Team USA competed in the first ever Para biathlon sprint pursuit competition Friday at the Tesero Cross-Country Skiing Stadium, with Kendall Gretsch delivering the top American result by winning gold in the women’s sitting race.
The sprint pursuit format featured qualification races in the morning followed by pursuit-style finals in the afternoon. Start positions and start gaps for the finals were determined from the qualification results, where the first athlete across the finish line claimed victory in a head-to-head style race. Missed shots in the finals required athletes to ski a penalty loop before returning to the course.
Under sunny skies and calm conditions in Tesero, competitors raced three laps and made two visits to the shooting range on a course that climbed steadily out of the stadium before descending back toward the finish.
Women’s Sitting
Gretsch controlled the women’s sitting race from the range to the finish line.
The American qualified fastest in the morning and carried that momentum into the afternoon final. She was efficient through both shooting stages and maintained her pace across the course to secure the gold medal with clean shooting.

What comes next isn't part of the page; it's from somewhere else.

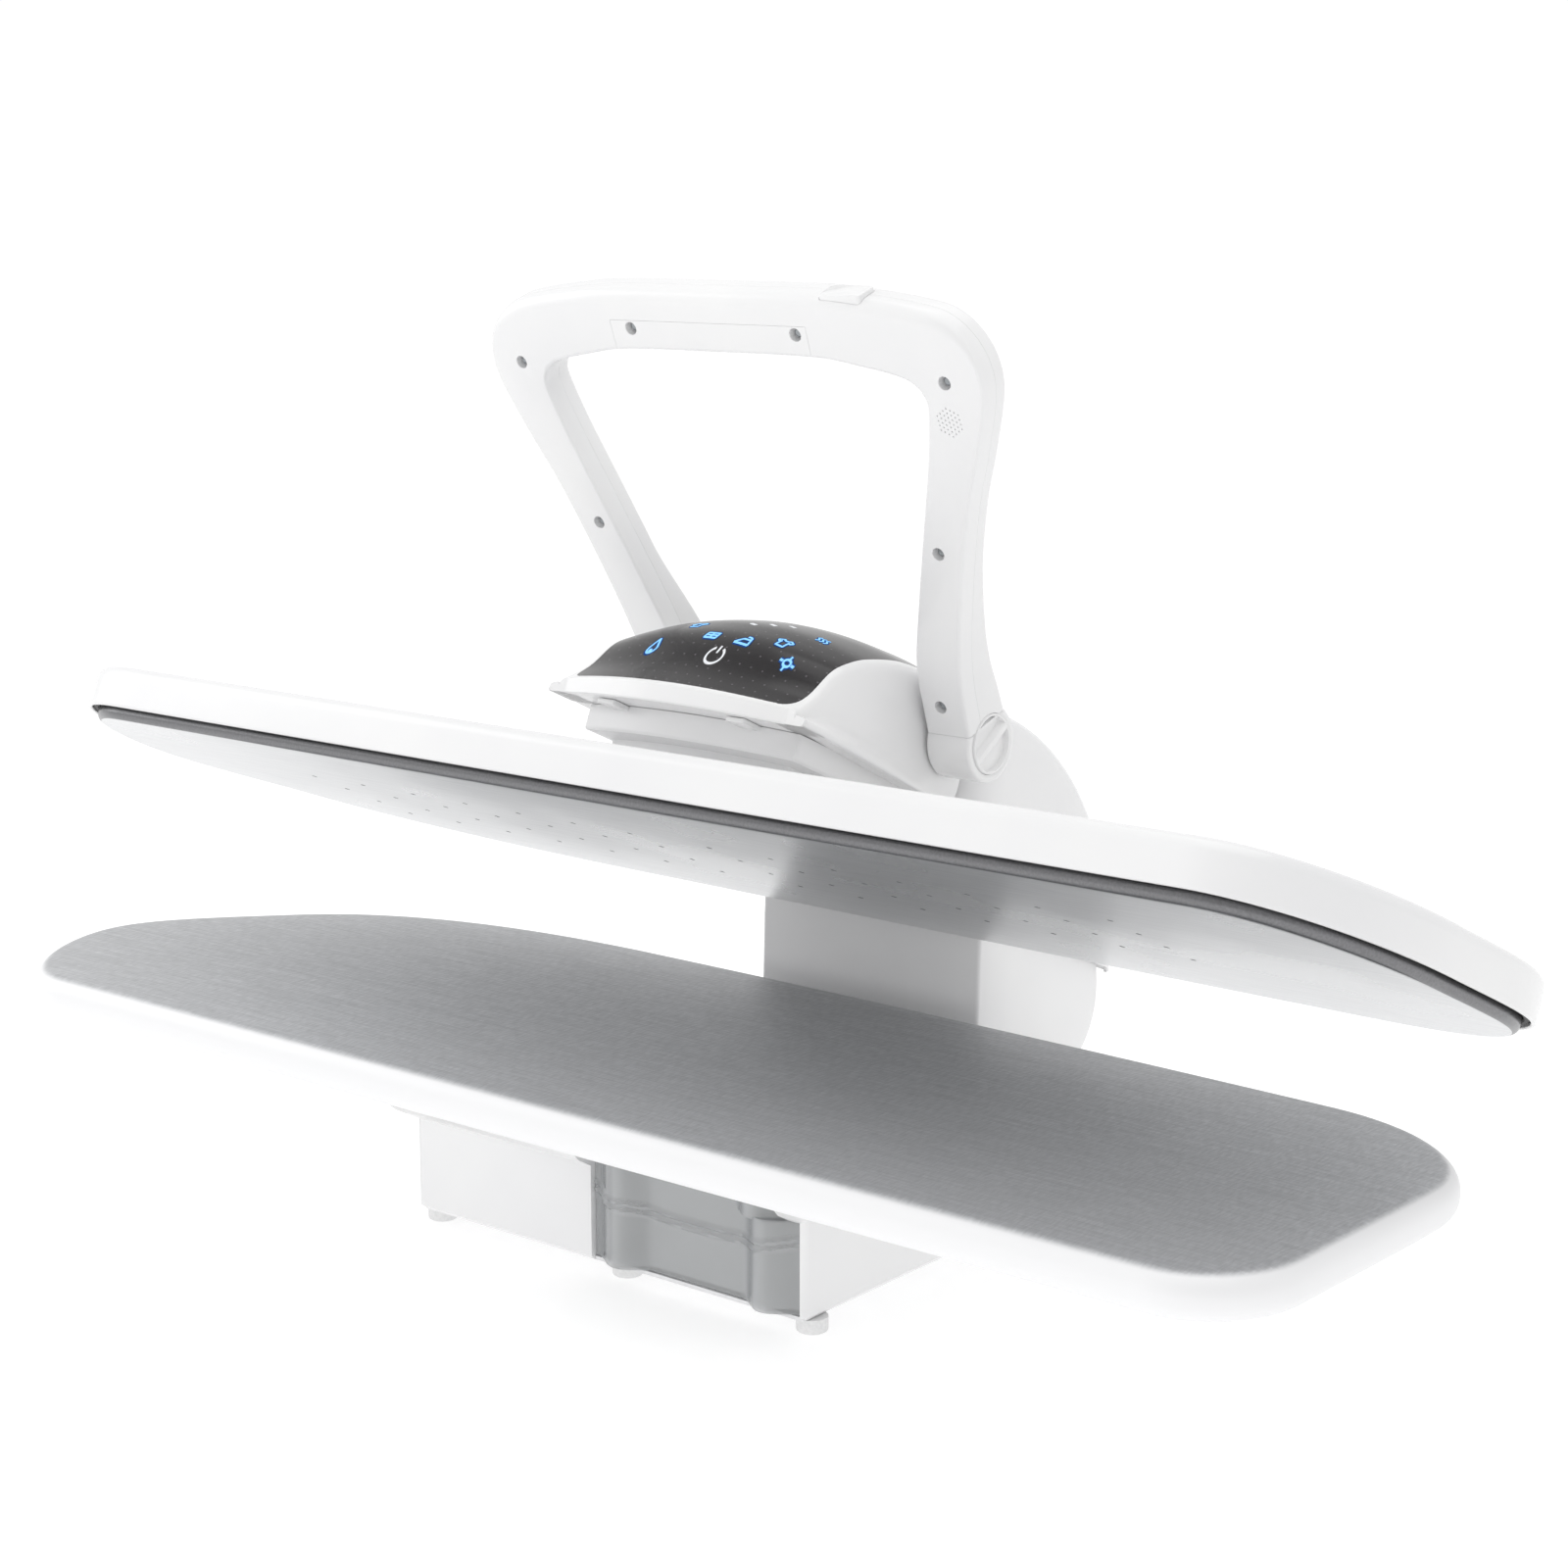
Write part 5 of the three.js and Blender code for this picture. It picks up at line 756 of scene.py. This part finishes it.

“I was a little bit shocked,” Gretsch said after the race. “I didn’t really know until I saw the finish line and saw that I was ahead that I had actually won the race. I thought that I was still in second.”
Gretsch explained that the decisive moment came during the second shooting stage.
“Going into the second shooting I was still behind,” she said. “I saw her [Kim Yunji] leaving the shooting, and so if she had been clean I thought she was way ahead of me. But I think that’s when she had missed, and that’s where I passed her.”
Her clean shooting proved critical late in the race as pressure built on the range.
“This event definitely becomes a mental game with the shooting,” Gretsch said. “Building the pressure and really focusing on your process and not the result.”
Kim Yunji of South Korea finished second while Germany’s Anja Wicker claimed bronze. Teammate Oksana Masters finished sixth in the final after multiple penalties in qualification placed her farther back in the pursuit start order.
Men’s Sitting
Team USA placed two athletes in the men’s sitting final after advancing through the morning qualification race.
Aaron Pike delivered the top American finish, placing fifth in the final after staying in contention through both shooting stages. Joshua Sweeney followed in sixth to round out the U.S. results in the race.

The medals in the race went to Wang Tao of China with the gold, Ukraine’s Taras Rad finishing second for silver and South Korea’s Shin Eui Hyun taking bronze.
Women’s Standing
The United States had two athletes advance to the women’s standing final.
Sydney Peterson remained in contention throughout the race and traded positions with several athletes through the first two laps. She recorded one miss in each shooting stage, forcing two penalty loops that ultimately kept her just outside the medals.
Peterson finished fourth in the final after maintaining pace on the course but losing time through the additional distance on the penalty loops.

Danielle Aravich qualified for the final but did not start the race.
Natalie Wilkie of Canada won the race, followed by Ukraine’s Iryna Bui in second and Oleksandra Kononova of Ukraine in third.
Men’s Standing
The United States did not have an athlete competing in the men’s standing sprint pursuit event.
Cai Jiayun of China won the race, with Ukraine’s Grygorii Vovchynskyi taking silver and Germany’s Marco Maier earning bronze.
Vision Impaired Races
The United States did not have athletes competing in the women’s visually impaired or men’s visually impaired sprint pursuit event.
Austria’s Carina Edlinger won the women’s race ahead of China’s Wang Yue in second and the Czech Republic’s Simona Bubenickova in third.
China’s Yu Shuang took gold in the men’s race, followed by Ukraine’s Oleksandr Kazik in second and teammate Anatolii Kovalevskyi in third.
Up Next
The sprint pursuit marked the final Para biathlon competition of the Milano Cortina Paralympic Games. Nordic action continues over the final two days with cross-country skiing, beginning with the relay events Saturday before the Games conclude Sunday with the 20km race.